Granada is one of the most enchanting tourist destinations in Europe. Do my artists spend much time going sightseeing, to the beach, shopping or dining in our city’s fine restaurants? Not too much, with the notable exception of a visit to the Alhambra, which is they consider a must. Mainly they make prints. And all of them take home a fat portfolio of full of them.
5. The Garden—Our garden used to be much more orderly but since our kids left home the area we cultivate is pretty much limited to the flower beds around the house and the Gallinero, the outlying fruit and olive trees, the grapevines over the terrace, and the strawberry patch in our former swimming pool.
The remainder of our hillside garden, left to its own devices for the past decade, has reverted to its primal state—overgrown with prickly-pear cactus topped by great rolling swells of morning glories.
In short, between the voracious morning glories and the out-of-control patches of honeysuckle, the datura bushes (“loco weed” to you westerners) with their satiny white trumpets, and spiky acanthus plants, our garden is a mess.
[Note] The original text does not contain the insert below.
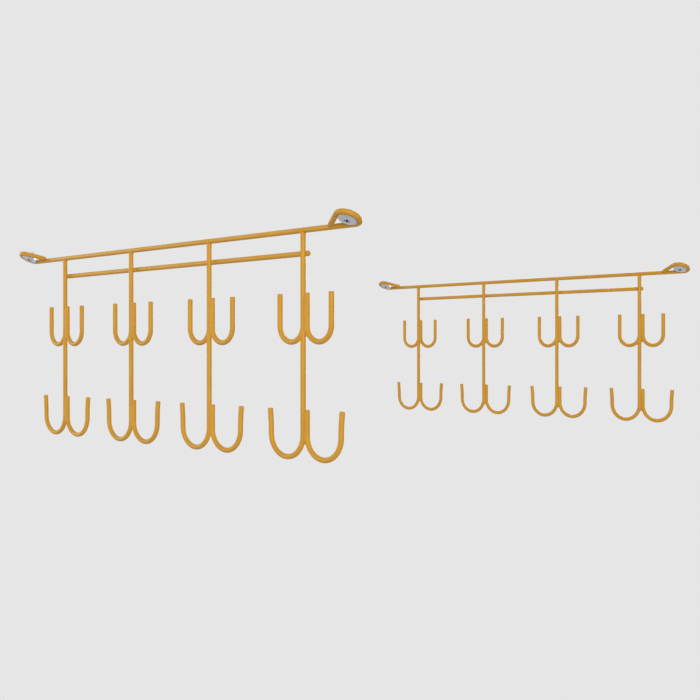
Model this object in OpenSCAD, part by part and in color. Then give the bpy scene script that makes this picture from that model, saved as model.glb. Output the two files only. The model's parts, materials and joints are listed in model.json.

It has only one redeeming quality. Artists love it.
6. The Wellbeing—That’s the best word I can think of to describe it. Let me tell you about Jaime. He came with his compañera—that’s a wonderful Spanish word which means girlfriend, mate, significant other—to do a solar-plate workshop. When they arrived he seemed distant and frankly unhappy. I mentioned it to Ana. “Jaime has bouts of depression,” she said.
So the three of us started working together in my studio. Jaime has an extraordinary command of Photoshop and, before we were finished, he had produced from his photographs some of the most beautifully-nuanced solar-plate prints I have ever seen. In the process he changed from a lost soul into a cheerful and self-confident fine-art printmaker. It was not only a remarkable transition to share with him, but a powerful demonstration of the healing effects of peace and artwork on a troubled soul.
That’s my analysis of what goes on here. I confess it sounds rosy, but it’s all true. For me it has been an ongoing source of wonder. For years I always worked by myself, which is great, though it can get lonesome. But in the past couple of years I have met and worked with so many wonderful people from all over the world—12 countries at last count—that suddenly I have an extraordinary group of new artist friends on which the sun never sets. What a rare privilege.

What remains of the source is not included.